TASK BRIEF = Copy the first line of the material below and every later line through the line containing "LOOSE_SPAN = 4.2 * MM", without any other output.

DATA PROVIDED =
◆ ◆ ◆ ◆ ◆ ◆ ◆
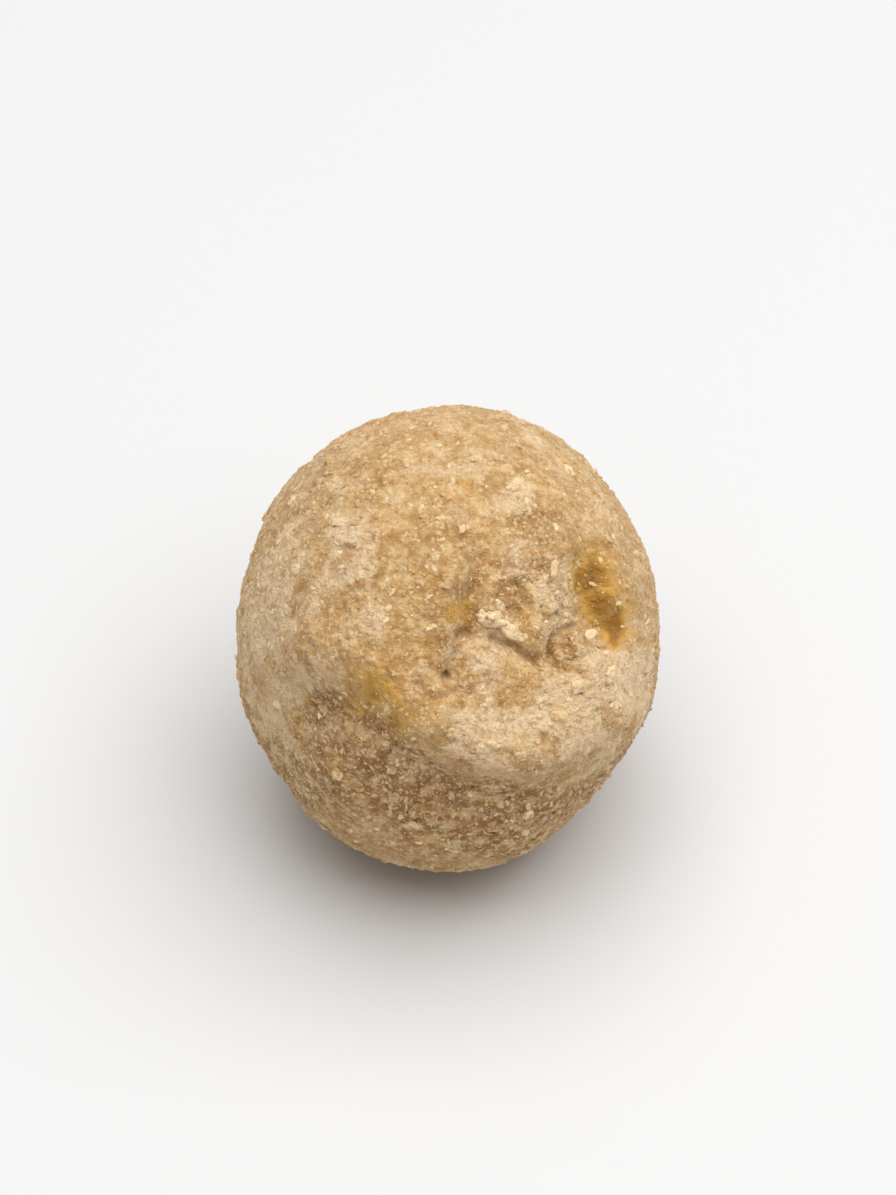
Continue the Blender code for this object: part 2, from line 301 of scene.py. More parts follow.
# %% Clods and grains
CLOD_SIZE = 2.6 * MM
CLOD_RELIEF = 0.42 * MM
GRAIN_SIZES = ((1.35 * MM, 0.13 * MM), (0.66 * MM, 0.1 * MM))
CRUMB_SIZE = 1.7 * MM
CRUMB_RELIEF = 0.12 * MM
PORE_SIZE = 0.62 * MM
PORE_DEPTH = 0.16 * MM
LOOSE_SPAN = 4.2 * MM


def broken(point, size, groove_width=0.3):
    """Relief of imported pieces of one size, about -1 to 1: each is level or tilted, with a groove round it."""
    place = point / size
    place = place + 0.35 * noise.noise_vector(place * 1.4)
    (nearest, second, *_), (middle, *_) = noise.voronoi(place)
    own = noise.cell_vector(middle * 9.7) - Vector((0.5, 0.5, 0.5))
    tilt = (place - middle).dot(own)
    return own.x + 1.3 * tilt + 0.55 * (smoothstep(0.0, groove_width, second - nearest) - 1)


def meal_relief(point, pinched):
    """Clods inside the pinch and packed grains all over, in metres."""
    clods = 0.7 * broken(point, CLOD_SIZE) + 0.28 * broken(point, CLOD_SIZE / 2.1)
    loose = smoothstep(-0.35, 0.45, noise.noise(point / LOOSE_SPAN + Vector((2.2, 6.4, 0.8))))
    loose = max(loose, pinched)
    crumb = CRUMB_RELIEF * noise.fractal(point / CRUMB_SIZE, 1.0, 2.0, 3)
    grains = sum(height * broken(point, size) for size, height in GRAIN_SIZES)
    pore = PORE_DEPTH * loose * smoothstep(0.28, 0.62, noise.noise(point / PORE_SIZE + Vector((7.7, 1.9, 3.3))))
    return CLOD_RELIEF * clods * pinched + crumb + grains * (0.6 + 0.4 * loose) - pore


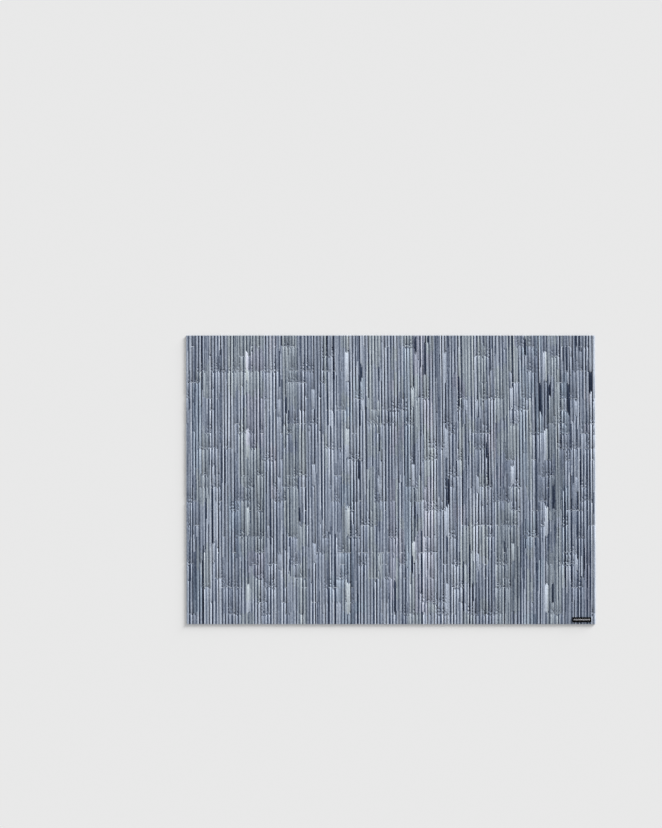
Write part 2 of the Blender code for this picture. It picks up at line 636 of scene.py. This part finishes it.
# %% Cross yarns
CROSS_STEPS = 8
CROSS_TONE, NODE_TONE = 0.62, 0.92
PLAIN = (1.0, 1.0, 1.0)
rng = random.Random(31)
rods = []
for pick in range(PICKS):
    y = mat_low[1] + (pick + 0.5) * PICK_PITCH
    # A rod is made along +Y, so a quarter turn afterwards lays it across the cloth.
    path = []
    for x in np.linspace(mat_low[0], mat_high[0], CROSS_STEPS + 1):
        path.append((-y - rng.gauss(0, 0.00001), x + lean(x, y), CROSS_HEIGHT))
    shades = [rng.gauss(NODE_TONE if pick in node_picks else CROSS_TONE, 0.04)] * CROSS_STEPS
    rod = make_rod(path, CROSS_HALF_WIDTH, CROSS_HALF_HEIGHT, shades, [PLAIN] * CROSS_STEPS, pick)
    bmesh.ops.rotate(rod, verts=rod.verts, matrix=Matrix.Rotation(-math.pi / 2, 3, "Z"))
    rods.append(rod)
cross_yarns = gather("cross_yarns", rods, cross_finish)
lay_lanes(cross_yarns, PICKS, along=0)

# %% Back yarns
BACK_RISE = 0.00070
BACK_HALF_WIDTH, BACK_HALF_HEIGHT = 0.00057, 0.00028
HELD = 0.3  # how often a cross yarn holds a back yarn at a node row
rng = random.Random(43)
rods = []
for yarn in range(YARNS):
    held = np.ones(PICKS, bool)
    held[[p for p in node_picks if rng.random() < HELD]] = False
    picks = kept_picks(held, rng, longest=30)
    path, owners = upright_path(yarn, 0, picks, held, rng)
    path = [(x, y, BACK_HEIGHT if z < DIVE_HEIGHT / 2 else BACK_RISE) for x, y, z in path]
    shades = tone[YARNS - 1 - yarn, owners]
    rods.append(make_rod(path, BACK_HALF_WIDTH, BACK_HALF_HEIGHT, shades, tint[yarn, owners], yarn))
back_yarns = gather("back_yarns", rods, upright_finish)
lay_lanes(back_yarns, YARNS, along=1)

# %% [markdown]
# ## The label
#
# A short piece of black tape lies across the cords in the near right corner. It is a thin plate with rounded
# corners, sliced across so that it can dip a little between the cords below, as soft tape does. Its face is
# left without words. In their place runs a row of pale slanting stitches, about as wide as a line of small
# print.

# %% The tape
label_low, label_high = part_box("label")
LABEL_X, LABEL_Y = (label_low[0] + label_high[0]) / 2, (label_low[1] + label_high[1]) / 2
TAPE_LONG, TAPE_WIDE = label_high[0] - label_low[0], label_high[1] - label_low[1]
TAPE_UNDER, TAPE_TOP = 0.00181, 0.00242
TAPE_CORNER, TAPE_RIM = 0.0006, 0.00012
SAG = 0.00005

tape = bmesh.new()
size = Matrix.Diagonal((TAPE_LONG, TAPE_WIDE, TAPE_TOP - TAPE_UNDER, 1))
bmesh.ops.create_cube(tape, size=1, matrix=size)
upright = [e for e in tape.edges if abs(e.verts[0].co.z - e.verts[1].co.z) > 1e-4]
bmesh.ops.bevel(tape, geom=upright, offset=TAPE_CORNER, segments=5, profile=0.5, affect="EDGES", material=-1)
rim = [e for e in tape.edges if abs(e.verts[0].co.z - e.verts[1].co.z) < 1e-6 and len(e.link_faces) == 2]
bmesh.ops.bevel(tape, geom=rim, offset=TAPE_RIM, segments=2, profile=0.5, affect="EDGES", material=-1)
for cut in np.arange(-TAPE_LONG / 2 + YARN_PITCH / 4, TAPE_LONG / 2, YARN_PITCH / 4):
    bmesh.ops.bisect_plane(
        tape, geom=tape.verts[:] + tape.edges[:] + tape.faces[:], plane_co=(cut, 0, 0), plane_no=(1, 0, 0)
    )
for vert in tape.verts:
    vert.co.z += SAG * math.cos(vert.co.x / (3 * YARN_PITCH) * math.tau)
bmesh.ops.translate(tape, verts=tape.verts, vec=(LABEL_X, LABEL_Y, (TAPE_UNDER + TAPE_TOP) / 2))
for face in tape.faces:
    face.smooth = True
tape_mesh = bpy.data.meshes.new("label_tape")
tape.to_mesh(tape_mesh)
tape.free()
tape_mesh.set_sharp_from_angle(angle=math.radians(40))

# %% The tape's finish
# Fine ribs across the tape and finer ones along it, as in a close plain weave
tape_finish = Finish("black_tape")
here = tape_finish.node("ShaderNodeTexCoord", output="Object")
ribs = tape_finish.node(
    "ShaderNodeTexWave", {"bands_direction": "X"}, {"Vector": here, "Scale": 900.0, "Distortion": 0.6}
)
threads = tape_finish.node(
    "ShaderNodeTexWave", {"bands_direction": "Y"}, {"Vector": here, "Scale": 700.0, "Distortion": 0.6}
)
weave = ribs * threads
# The weave's heights also set the tape's colour: painted shade between the threads and a painted highlight on their
# crests
TAPE_SHADED_HOLLOW, TAPE_LIT_CREST = (0.001, 0.001, 0.001, 1), (0.006, 0.006, 0.007, 1)
tape_colour_and_shade = tape_finish.node(
    "ShaderNodeMix", {"data_type": "RGBA"}, {"Factor": weave, 6: TAPE_SHADED_HOLLOW, 7: TAPE_LIT_CREST}, output=2
)
tape_bump = tape_finish.node("ShaderNodeBump", sockets={"Strength": 0.5, "Distance": 0.00005, "Height": weave})
label_tape = add_piece(
    "label_tape",
    tape_mesh,
    tape_finish.skin(Base_Color=tape_colour_and_shade, Roughness=0.85, Normal=tape_bump, Specular_IOR_Level=0.06),
)

# %% The stitches
STITCHES, STITCH_PITCH, STITCH_REACH, STITCH_SLANT = 17, 0.00115, 0.00085, 0.00028
STITCH_HALF_WIDTH, STITCH_HALF_HEIGHT, STITCH_RISE, STITCH_SINK = 0.00022, 0.00014, 0.00022, 0.0001
thread_finish = Finish("pale_thread")
here = thread_finish.node("ShaderNodeTexCoord", output="Object")
twist = thread_finish.node(
    "ShaderNodeTexWave", {"bands_direction": "DIAGONAL"}, {"Vector": here, "Scale": 1500.0, "Distortion": 1.0}
)
# The twist's heights also set the thread's colour: painted shade in its grooves and a painted highlight on its
# ridges
THREAD_SHADED_GROOVE, THREAD_LIT_RIDGE = (0.55, 0.55, 0.58, 1), (0.80, 0.80, 0.84, 1)
thread_colour_and_shade = thread_finish.node(
    "ShaderNodeMix", {"data_type": "RGBA"}, {"Factor": twist, 6: THREAD_SHADED_GROOVE, 7: THREAD_LIT_RIDGE}, output=2
)
thread_bump = thread_finish.node("ShaderNodeBump", sockets={"Strength": 0.4, "Distance": 0.00003, "Height": twist})
rods = []
for number in range(STITCHES):
    x = LABEL_X + (number - (STITCHES - 1) / 2) * STITCH_PITCH
    path = []
    for share in (-1.0, -0.86, -0.5, 0.0, 0.5, 0.86, 1.0):
        height = TAPE_TOP - STITCH_SINK + STITCH_RISE * (1 - share ** 4)
        path.append((x + STITCH_SLANT * share, LABEL_Y + STITCH_REACH * share, height))
    rods.append(make_rod(path, STITCH_HALF_WIDTH, STITCH_HALF_HEIGHT, [0.9] * 6, [PLAIN] * 6, number))
thread = thread_finish.skin(Base_Color=thread_colour_and_shade, Roughness=0.6, Normal=thread_bump)
label_stitches = gather("label_stitches", rods, thread)
lay_lanes(label_stitches, STITCHES, along=1)

# %% [markdown]
# ## Table and light
#
# A pale table and an even sky give the mat its calm look. One wide, low light from the far right adds the soft
# shadow along the left and the near edge, and a shine along the yarns. The broader the light, the softer the
# shadow's edge.

# %% Table
table = bmesh.new()
bmesh.ops.create_grid(table, x_segments=1, y_segments=1, size=8)
table_mesh = bpy.data.meshes.new("table")
table.to_mesh(table_mesh)
table.free()
table_finish = Finish("table")
table_mesh.materials.append(table_finish.skin(Base_Color=(0.8, 0.8, 0.8, 1), Roughness=0.9, Specular_IOR_Level=0.0))
table_top = bpy.data.objects.new("table", table_mesh)
bpy.context.scene.collection.objects.link(table_top)
table_top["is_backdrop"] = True

# %% Light
SKY_STRENGTH, WINDOW_STRENGTH = 0.60, 5.8
WINDOW_WIDE, WINDOW_HIGH, WINDOW_FROM = 24, 13, 135  # degrees: how wide, how high above the table, from where
world = bpy.data.worlds.new("sky")
world.use_nodes = True
sky = world.node_tree.nodes["Background"]
sky.inputs["Color"].default_value = (1, 1, 1, 1)
sky.inputs["Strength"].default_value = SKY_STRENGTH
bpy.context.scene.world = world
lamp_data = bpy.data.lights.new("window", "SUN")
lamp_data.energy = WINDOW_STRENGTH
lamp_data.angle = math.radians(WINDOW_WIDE)
lamp = bpy.data.objects.new("window", lamp_data)
lamp.rotation_euler = (math.radians(90 - WINDOW_HIGH), 0, math.radians(WINDOW_FROM))
bpy.context.scene.collection.objects.link(lamp)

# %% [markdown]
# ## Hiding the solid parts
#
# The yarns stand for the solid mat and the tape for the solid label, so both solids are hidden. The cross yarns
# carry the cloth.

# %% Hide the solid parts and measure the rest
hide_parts("placemat")
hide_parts("label")
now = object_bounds()
print("visual box:", now)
◆ ◆ ◆ ◆ ◆ ◆ ◆
WORKED ANSWER =
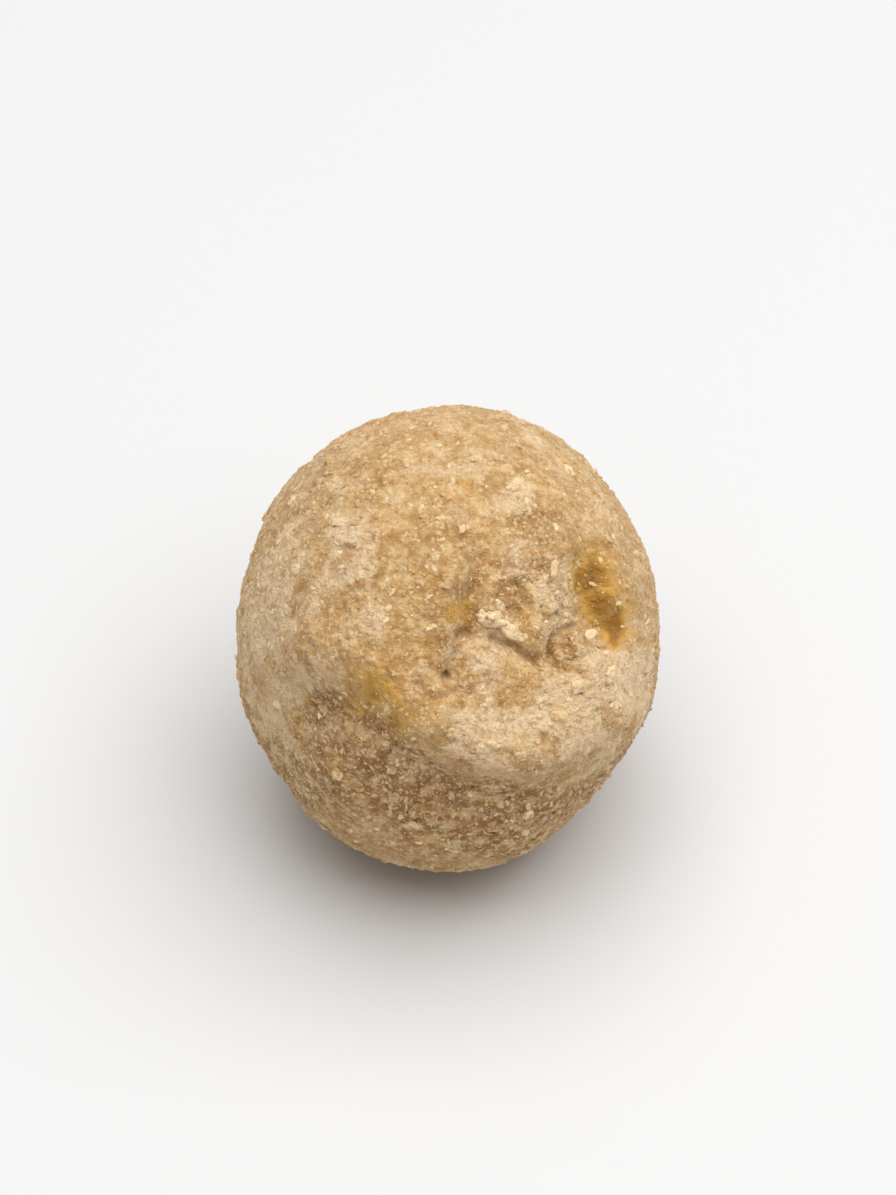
Continue the Blender code for this object: part 2, from line 301 of scene.py. More parts follow.
# %% Clods and grains
CLOD_SIZE = 2.6 * MM
CLOD_RELIEF = 0.42 * MM
GRAIN_SIZES = ((1.35 * MM, 0.13 * MM), (0.66 * MM, 0.1 * MM))
CRUMB_SIZE = 1.7 * MM
CRUMB_RELIEF = 0.12 * MM
PORE_SIZE = 0.62 * MM
PORE_DEPTH = 0.16 * MM
LOOSE_SPAN = 4.2 * MM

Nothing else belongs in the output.